In 2016, McDonald’s CEO Steve Easterbrook made $1.26 million as a base salary, or 74 times as much as the company’s lowest-paid workers: the average McDonald’s cashier made $17,000. This might enrage people who are demanding a national increase in minimum wage and have already targeted the burger giant due to its lack of support for the movement. In 2015, McDonald’s struck back, suing the city of Seattle when the town raised its minimum wage from $9.47 to $15.

In 2013, The Guardian asked a striking McD’s worker about her job. Her responses were telling:

It’s very tough. I get paid $9.15 an hour. I have to depend on the father of my children for a lot, always asking him for money. It would be nice to be able to support my kids on my own. That’s why I decided to work. I applied to McDonald’s, and they called me right away. I was hired right on the spot. When I started working, [my pay] was around $6.25 at hour. It went up because the minimum wage went up. I get a raise every 6 months, but it’s often only 5 cents. The most I’ve ever seen is a 25 cent raise, but that’s hard to get.

Taken together, what do these pieces of evidence imply? That McDonald’s is unfair to everyone: the consumers, who were told there would be enough sauce, and the workers, who are treated as cogs in a merciless machine.
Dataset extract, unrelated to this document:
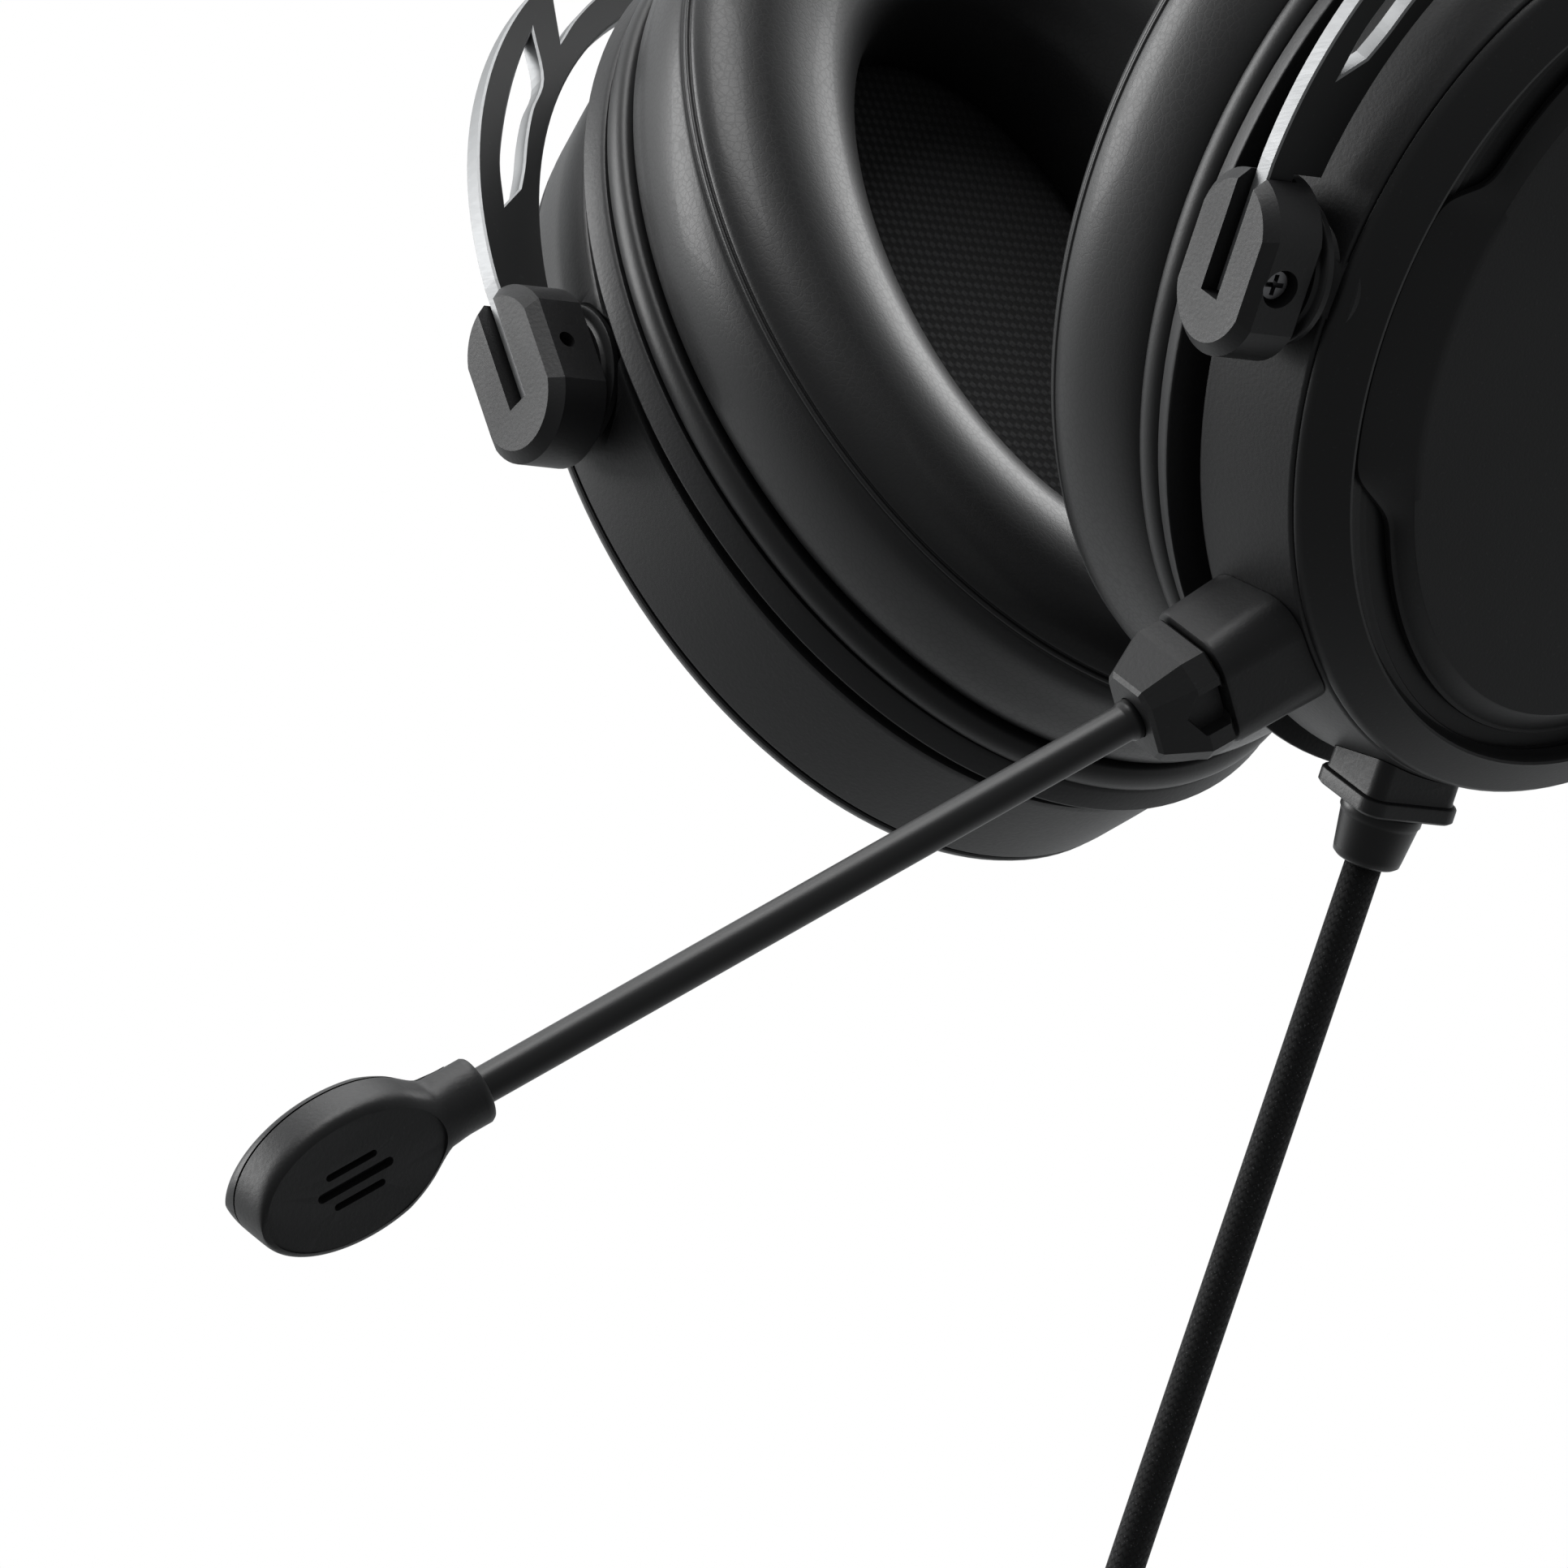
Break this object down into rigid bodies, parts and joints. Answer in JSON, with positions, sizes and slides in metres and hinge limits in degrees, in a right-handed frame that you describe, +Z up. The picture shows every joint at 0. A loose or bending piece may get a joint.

The thing is, RAM made people care, through the distorted lens of irony, got them mad at a major corporation. Yes, it was for the dumbest and shallowest and most easily satirized reasons, but caring is a highly valuable commodity. Very low fires can be banked with little effort. We are all consumers of media, and we can all be prodded into action by the slightest of invitations.

The Internet is right to mock RAM’s fanbase for its wild reactions—but we would do well to remember that this country could be an organizer’s dream. People need a cause, and stars to sail by. Yearning together, even when it’s done by a zealous fanbase for an over-rated sauce, is a step on the ladder. Half of change is learning to be mad at the right people. Tom Paine said it was one step from the sublime to the ridiculous, but it can work the other way as well. Szechuan sauce is the first, but not the last demand we should make of McDonald’s.